Thank you for not being anything special in our lives. Those of us that needed that final push have finally found the one we want to be with forever.

And it was Us... all along.

Monday, October 17, 2016

Quick Thoughts

I used to cringe when people posted inspirational stuff on Instagram. You know...the things I post a lot in the last few months? I feel like a hypocrite doing it because my perceptions of people who did these posts  were 1 of 2 things. Either they are posting them so everyone thinks "Wow you are a well adjusted young person!" And really they're a hot mess. Or they are trying to get through something and the best way they know how is through someone else's words. I am guilty of 1 while also struggling with getting to 2.

Let's clear some things up. Here and now

1. I don't dislike any of my exes. I dislike parts of the situations but not the people.

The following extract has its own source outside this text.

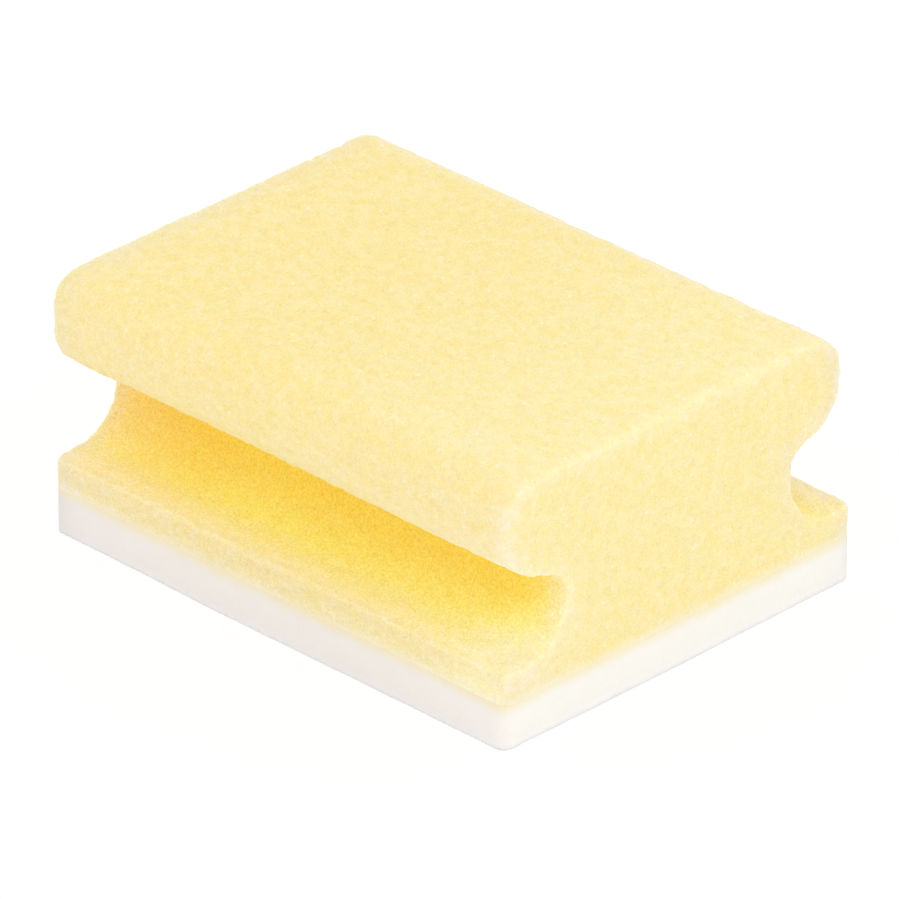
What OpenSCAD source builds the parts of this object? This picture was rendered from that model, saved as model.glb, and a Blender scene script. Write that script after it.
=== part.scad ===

2. I want a relationship. A good, strong, communicative, healthy partnership.

3. I don't need a relationship. It won't make me feel whole, more connected, more beautiful, more successful. Those are things I've done on my own.

4. I love words. The way people string them together to form a thought that I've had without me having to do the dirty work of stringing them together? It's a wonderful thing.

5. I don't go looking for the posts I re-post. The Universe brings them to me. I don't search "sappy bullshit about a strong independent girl". I just will be reflecting on something, doing a little scrolling and there it is. If it speaks to me you're damn right I'm going to re-post it.

6. I just am really finally enjoying Me. And doing things for Me. And by myself. And being alone no longer scares me. I love my own company so much, it'll be a pretty amazing person that gets a spot carved into my life.

Everyone has their reasons for why the post the things they do. I like the way words fit situations and people use those words better than I can. I'm good with words, but I'm better with paint.